Des vérifications sont faites notamment sur les antécédents judiciaires du nouvel administrateur. Celui-ci obtient ensuite un nouveau permis avec les mêmes places subventionnées que son prédécesseur. Soulignons que le permis lui-même ne peut être cédé, bien que, dans le milieu, on parle aussi bien de vente de garderie que de vente de permis assorti de places subventionnées.

Transactions

Environ une quinzaine de garderies privées - sur les 600 que compte le réseau - ont changé de propriétaire au cours de la dernière année, selon des estimations du Ministère, qui n'a vu aucun problème dans ces transactions.

Il n'est pas en mesure de préciser depuis combien de temps ces garderies existaient avant qu'elles soient vendues.

Le sous-ministre adjoint, Jacques Robert, n'a jamais entendu parler d'un «marché de la revente secondaire». À la suite de l'appel d'offres de 2008, «on n'a pas senti qu'il y avait des promoteurs qui n'étaient là que pour venir chercher une autorisation et qui ne cherchaient qu'à vendre. On a vu des gens qui cherchaient à réaliser les projets», a-t-il affirmé, soulignant que le Ministère assure un suivi auprès des promoteurs.

Il n'a «pas vu» de vente avant même l'ouverture d'une garderie. Mais il apporte la précision suivante lorsqu'un permis est attribué à une personne morale plutôt que physique et qu'une transaction survient, que la garderie soit déjà ouverte ou non : «Si ce sont des actionnaires nouveaux dans une corporation existante» - donc que la personne morale détenant le permis continue de porter le même nom -, «je ne suis pas en mesure de le voir. Et ça pourrait arriver».
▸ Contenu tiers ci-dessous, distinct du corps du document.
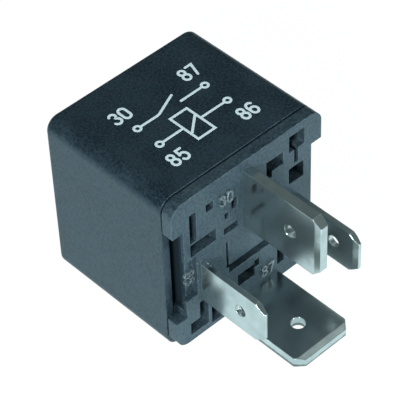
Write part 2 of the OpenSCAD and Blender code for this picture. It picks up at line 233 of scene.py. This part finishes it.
# edge mask: a mask broken up by patches, 0 where the rounded and the flat normal are less than
# 6 degrees apart and 1 from 31 degrees on, and the rounded normal itself
# the mask pales worn edges, and on the raised numbers it makes a painted highlight
edge_mask, given, result = node_group(
    "edge_mask",
    [("Width", "NodeSocketFloat", 0.0003),
     ("Breakup", "NodeSocketFloat", 900.0)],
    [("Mask", "NodeSocketFloat"),
     ("Normal", "NodeSocketVector")])
rounded = add_node(edge_mask, "ShaderNodeBevel", {"Radius": given["Width"]}, samples=6).outputs["Normal"]
flat = add_node(edge_mask, "ShaderNodeNewGeometry").outputs["True Normal"]
agreement = add_node(edge_mask, "ShaderNodeVectorMath", {0: rounded, 1: flat}, operation="DOT_PRODUCT")
along_edge = ramp(edge_mask, agreement.outputs["Value"], 0.995, 0.86)
patches = ramp(edge_mask, noise(edge_mask, given["Breakup"], 3), 0.38, 0.62)
feed(result, {
    "Mask": calc(edge_mask, "MULTIPLY", along_edge, patches),
    "Normal": rounded})

# moulded grain: the colour of a moulded part, its roughness and the height of its spark-eroded skin
moulded_grain, given, result = node_group(
    "moulded_grain",
    [("Color", "NodeSocketColor", (0.02, 0.03, 0.045, 1)),
     ("Pale", "NodeSocketColor", (0.1, 0.13, 0.16, 1)),
     ("Grain", "NodeSocketFloat", 4200.0),
     ("Roughness", "NodeSocketFloat", 0.5),
     ("Edge_paling", "NodeSocketFloat", 0.0)],
    [("Color", "NodeSocketColor"),
     ("Roughness", "NodeSocketFloat"),
     ("Height", "NodeSocketFloat")])
sparks = noise(moulded_grain, given["Grain"], 4, 0.65)
clouds = noise(moulded_grain, 160, 5)
speckle = ramp(moulded_grain, sparks, 0.36, 0.66, top=0.3)
haze = ramp(moulded_grain, clouds, 0.4, 0.75, top=0.14)
# edges paled by 0.55 of the edge mask: rubbed on most parts, and a painted highlight on the raised numbers,
# whose pale colour is near white
paler_edges = calc(moulded_grain, "MULTIPLY", given["Edge_paling"], 0.55)
paleness = calc(moulded_grain, "ADD", calc(moulded_grain, "ADD", speckle, haze), paler_edges, clamp=True)
feed(result, {
    "Color": mixed(moulded_grain, paleness, given["Color"], given["Pale"]),
    "Roughness": calc(moulded_grain, "MULTIPLY_ADD", clouds, 0.22, given["Roughness"]),
    "Height": sparks})


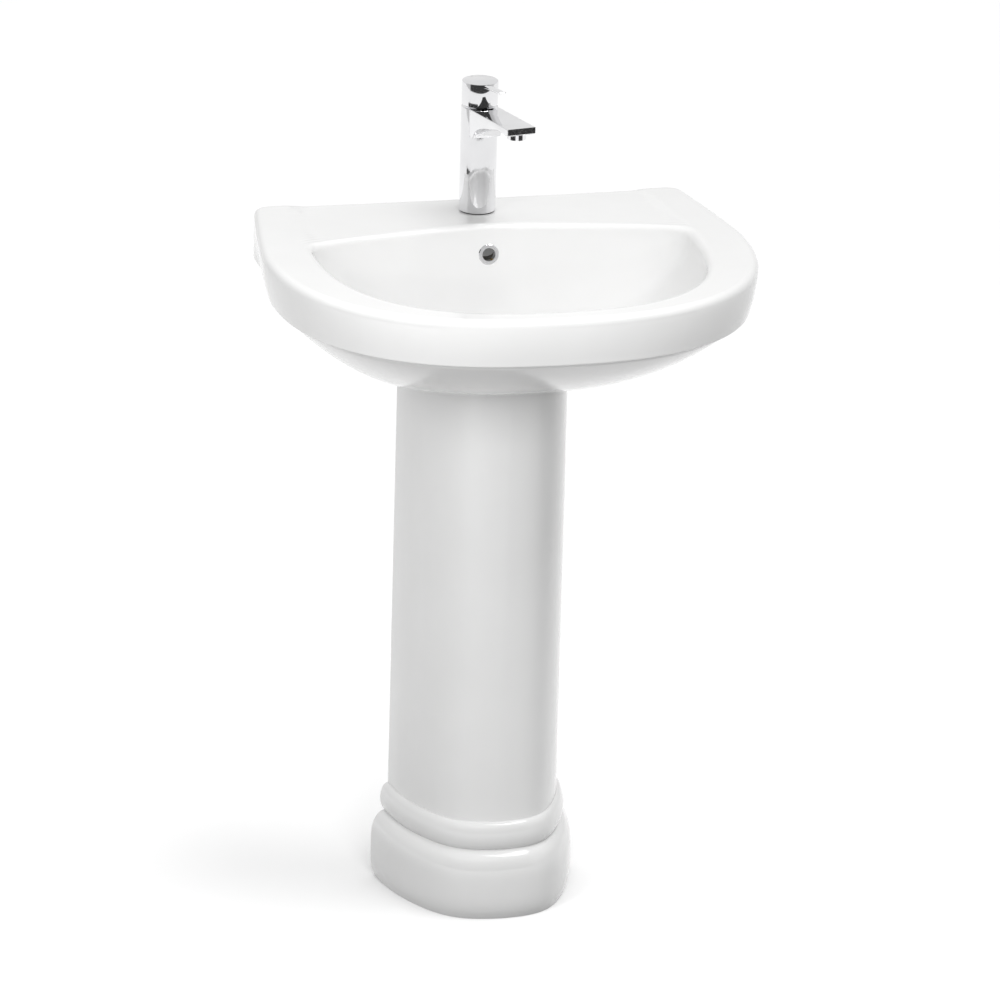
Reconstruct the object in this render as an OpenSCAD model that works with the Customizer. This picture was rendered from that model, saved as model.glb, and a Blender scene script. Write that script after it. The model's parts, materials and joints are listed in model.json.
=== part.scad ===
// Pedestal washbasin with a single-lever mixer tap, waste, bottle trap and hollow column.
// Millimetres, Z up.  The floor is Z = 0, the wall is at +Y and the front of the bowl faces -Y.

/* [Basin] */
// Height of the rim above the floor
rim_height = 830; // [800:5:870]
// Overall width across the widest line of the rim
basin_width = 586; // [570:2:610]
// Distance from the wall to the front of the rim
basin_depth = 490; // [480:2:510]
// Depth of the bowl below the rim
bowl_depth = 134; // [125:1:136]
// Height of the upright band round the rim
band_height = 60; // [50:1:66]
// Radius of the rounding along the top outer edge
edge_round = 9; // [5:1:11]
// How far the tap deck lies below the side rims
deck_drop = 2; // [2:0.5:5]

/* [Pedestal] */
// Half width of the column
column_half = 103; // [101:1:106]
// Wall thickness of the hollow column
column_wall = 13; // [10:1:15]
// How far the foot stands out beyond the column
foot_reach = 20.5; // [14:0.5:24]
// How far the ring moulding stands out
ring_reach = 9.5; // [6:0.5:12]

/* [Tap] */
// Distance of the tap axis from the wall
tap_back = 52; // [50:1:56]
// Angle that the spout points away from straight ahead
tap_turn = 10; // [-15:1:15]
// Height of the tap body above the deck
body_height = 131; // [131:1:140]
// Radius of the tap body
body_r = 22; // [22:0.5:23]
// Distance from the tap axis to the tip of the spout
spout_reach = 125; // [115:1:140]
// Width of the spout
spout_width = 37; // [30:1:38]
// Distance from the tap axis to the tip of the lever
lever_reach = 68; // [50:1:75]

/* [Waste] */
// Distance of the waste outlet from the wall
waste_back = 200; // [199:1:202]
// Radius of the plug cap
plug_r = 28; // [26:1:30]
// Outer radius of the outlet pipe
pipe_r = 16; // [15:0.5:16]

/* [Hidden] */
$fn = 64;

// basin plan, measured on rays from the waste centre
wall_y = basin_depth / 2;
waste_y = wall_y - waste_back;
half_width = basin_width / 2;
front_len = basin_depth - waste_back;
side_flare = 31;
front_power = 2.4;
corner_power = 48;
bowl_half = 230;
bowl_front = front_len - 36;
bowl_back = waste_back - 113;
bowl_power = 2.6;
bowl_side = 1.5;
inner_round = 10;
core_r = 18;
under_depth = bowl_depth + 24;
apron_height = 125;
apron_wall = 14;
deck_thick = 18.5;
roof = deck_drop + deck_thick;
rib = 22;
quarter_rays = [0, 8, 15, 21, 27, 32, 35, 36.5, 37.4, 38.4, 40, 44, 50, 57, 64, 70, 75, 80, 85];
half_turn_rays = concat(quarter_rays, [90], [for (i = [len(quarter_rays) - 1:-1:1]) 180 - quarter_rays[i]]);
ray_angles = concat([for (a = [-180:7.5:-7.5]) a], half_turn_rays);

// fixings in the basin
deck_z = rim_height - deck_drop;
tap_y = wall_y - tap_back;
tap_hole_r = 17.5;
overflow_drop = 38;
overflow_y = wall_y - 115.5;
overflow_tilt = 8;
overflow_r = 8;
channel_r = 5;
wall_hole_x = 140;
wall_hole_drop = 62;
wall_hole_r = 7;
waste_hole_r = 23;
flange_r = 32;
flange_seat = 4.5;

// column plan, measured on rays from a point inside the column
column_centre = 150;
column_front = 96;
column_behind = 62;
oblique_x = 0.856;
oblique_y = 0.517;
oblique_far = column_half * oblique_x + 5 * oblique_y;
plan_power = 6;
column_top = rim_height - under_depth;
groove_z = 84;
ring_z = 101;
ring_half = 18;
foot_z = 38;
foot_half = 46;
foot_groove = 4;
column_levels = concat([0, 4, 14, 26, 38, 50, 60, 68, 74, 79, 82], [for (a = [-70:20:70]) ring_z + ring_half * sin(a)],
    [ring_z + ring_half, column_top]);
plan_steps = 36;
lug_x = 84;
lug_back = 110;
lug_high = 14;
lug_hole_r = 4;

// tap, heights above the deck
gasket = 1.5;
cavity_r = 17.6;
cavity_h = 90;
pivot_h = 112;
housing_h = 120;
cap_r = 21.8;
cap_h = body_height + 2.5;
cap_top = cap_h + 29;
dome_r = 27.4;
dome_gap = 0.4;
lever_lift = 20;
inlet_x = 9.5;
inlet_y = -3;
inlet_r = 5;
stud_y = 11;
stud_r = 4;
spout_rise = 7;
tip_thick = 9;
aerator_y = spout_reach - 14;
aerator_r = 11.5;
stem_r = 4.2;
stem_top = cap_h + 17;
screw_h = cap_h + 12;

// waste and trap
flange_top = rim_height - bowl_depth - 0.5;
tube_r = 20;
tube_bore = 17;
tube_long = 75;
trap_z = 560;
trap_r = 27;
trap_low = 505;
cup_low = 455;
stub_long = 52;
outlet_grip = 60;

// ---- plan and section formulas ----

function ease(x, a, b) = let (u = min(1, max(0, (x - a) / (b - a)))) u * u * (3 - 2 * u);

function mix(a, b, w) = a + (b - a) * w;

// half width of the rim at g in front of the wall side of the waste centre
function half_at(g) = half_width - side_flare * pow(min(g, waste_back) / waste_back, 1.25);

// the straight side is met by stepping to it from the widest line
function side_ray(c, s, r, n) = n == 0 ? r : side_ray(c, s, half_at(r * s) / c, n - 1);

function power_ray(c, s, a, b, p) = pow(pow(c / a, p) + pow(s / b, p), -1 / p);

function outer_ray(t) = let (c = max(0.001, abs(cos(t))), s = sin(t))
    s <= 0 ? power_ray(c, -s, half_width, front_len, front_power)
    : let (w = side_ray(c, s, min(half_width / c, waste_back / s), 12) * c)
      power_ray(c, s, w, waste_back, corner_power);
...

Le président de l'Association des garderies privées du Québec, Sylvain Lévesque, n'a jamais eu connaissance du présumé «marché secondaire».

«Mais si ça existe, c'est inacceptable», a-t-il lancé. Il s'interroge sur les motivations d'Ezio Carosielli - qui n'est pas membre de son association -, soulignant que ses 33 projets de garderie n'ont pas été retenus par le Ministère en 2008.